▶ _Task requirements_: Your task is to return the span of lines beginning at the one with "Describe how this" and ending at the last line of the data, exactly as it stands.

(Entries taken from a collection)

◇ ◇ ◇ ◇ ◇ ◇ ◇

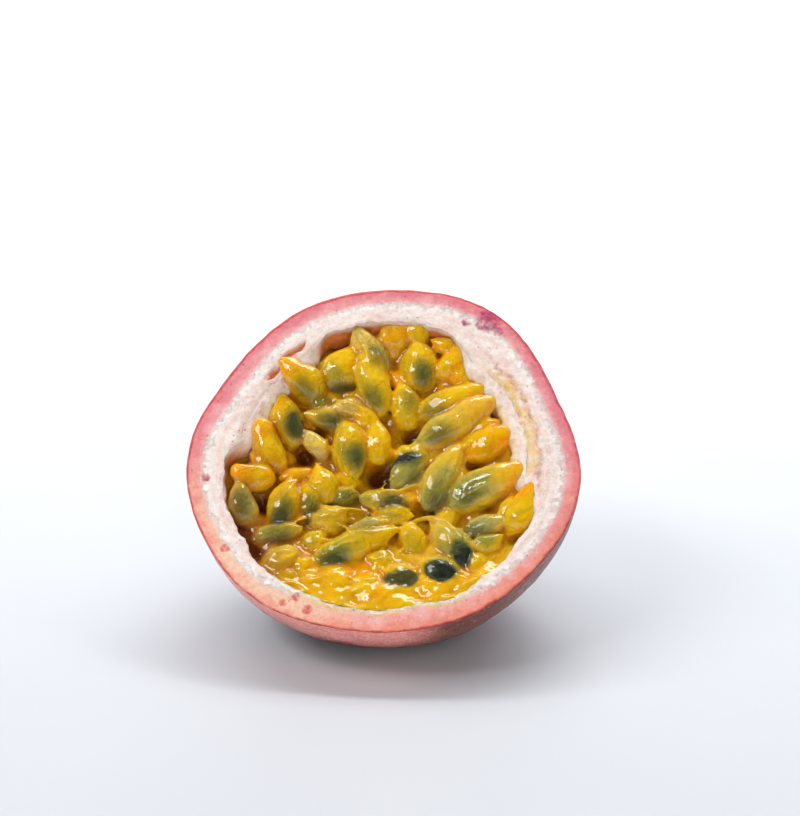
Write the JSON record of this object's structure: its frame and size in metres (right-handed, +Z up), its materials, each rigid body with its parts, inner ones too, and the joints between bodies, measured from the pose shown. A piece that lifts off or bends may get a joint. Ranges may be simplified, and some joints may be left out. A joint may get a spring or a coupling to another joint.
{
  "type": "passion fruit half",
  "caption": "Passion fruit cut in half across its middle: a thick rind with a pink and white cut ring, filled with juicy yellow sacs round dark seeds, leaning on its skin.",
  "frame": {"origin": "on the ground, under the middle of the half's bounding box", "axes": "+Z up, +X along the widest side, to the right as seen from the front; the cut face is turned up and to -Y, 41 degrees from level"},
  "size_m": [0.062, 0.0538, 0.0494],
  "materials": {
    "rind": "maroon skin with fine pale freckles, satin; the cut shows a pink layer, white pith and cream pads",
    "pulp": "wet, glossy, translucent yellow and orange juice sacs, green-grey where a seed lies inside",
    "seed": "wet, hard, nearly black with fine pits"
  },
  "bodies": {
    "root": {"rind": "rind", "pulp": "pulp", "seed_01": "seed", "seed_02": "seed", "seed_03": "seed", "seed_04": "seed", "seed_05": "seed", "seed_06": "seed", "seed_07": "seed", "seed_08": "seed", "seed_09": "seed", "seed_10": "seed", "seed_11": "seed", "seed_12": "seed", "seed_13": "seed"}
  },
  "joints": []
}
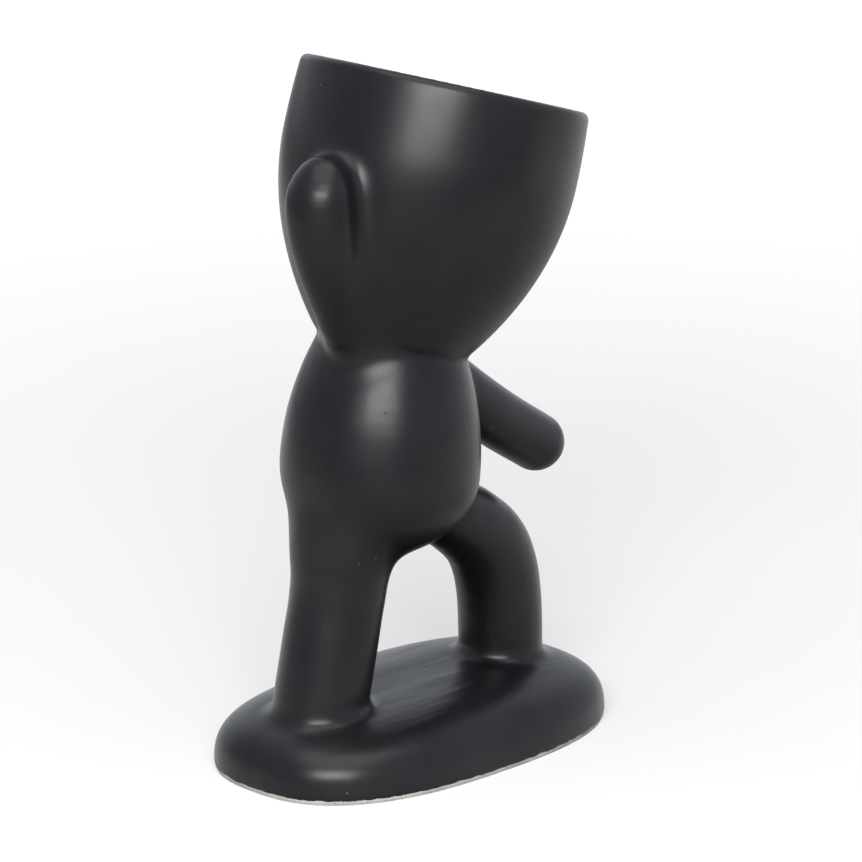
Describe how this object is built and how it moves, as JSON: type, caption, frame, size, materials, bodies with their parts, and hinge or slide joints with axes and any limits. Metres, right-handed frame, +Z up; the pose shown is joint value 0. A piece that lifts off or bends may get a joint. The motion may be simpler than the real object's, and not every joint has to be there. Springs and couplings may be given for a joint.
{
  "type": "plant pot",
  "caption": "Figure plant pot in satin black glazed ceramic: the open egg-shaped head of a plain stepping figure holds the plant, on an oval plinth.",
  "frame": {"origin": "centre of the plinth's underside, on the surface that the pot stands on", "axes": "+Z up; +X along the plinth's length, from the standing foot to the stepping foot; +Y across the plinth, to the figure's back"},
  "size_m": [0.1416, 0.0938, 0.2267],
  "materials": {
    "black_glaze": "satin black glaze with fine pits and a soft sheen",
    "bare_clay": "unglazed fired clay, dry and matte"
  },
  "bodies": {
    "root": {"head_cup": "black_glaze", "torso": "black_glaze", "raised_arm": "black_glaze", "lowered_arm": "black_glaze", "standing_leg": "black_glaze", "stepping_leg": "black_glaze", "plinth": "black_glaze", "dry_foot": "bare_clay"}
  },
  "joints": []
}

◇ ◇ ◇ ◇ ◇ ◇ ◇

▶ _Problem solution_:
Describe how this object is built and how it moves, as JSON: type, caption, frame, size, materials, bodies with their parts, and hinge or slide joints with axes and any limits. Metres, right-handed frame, +Z up; the pose shown is joint value 0. A piece that lifts off or bends may get a joint. The motion may be simpler than the real object's, and not every joint has to be there. Springs and couplings may be given for a joint.
{
  "type": "plant pot",
  "caption": "Figure plant pot in satin black glazed ceramic: the open egg-shaped head of a plain stepping figure holds the plant, on an oval plinth.",
  "frame": {"origin": "centre of the plinth's underside, on the surface that the pot stands on", "axes": "+Z up; +X along the plinth's length, from the standing foot to the stepping foot; +Y across the plinth, to the figure's back"},
  "size_m": [0.1416, 0.0938, 0.2267],
  "materials": {
    "black_glaze": "satin black glaze with fine pits and a soft sheen",
    "bare_clay": "unglazed fired clay, dry and matte"
  },
  "bodies": {
    "root": {"head_cup": "black_glaze", "torso": "black_glaze", "raised_arm": "black_glaze", "lowered_arm": "black_glaze", "standing_leg": "black_glaze", "stepping_leg": "black_glaze", "plinth": "black_glaze", "dry_foot": "bare_clay"}
  },
  "joints": []
}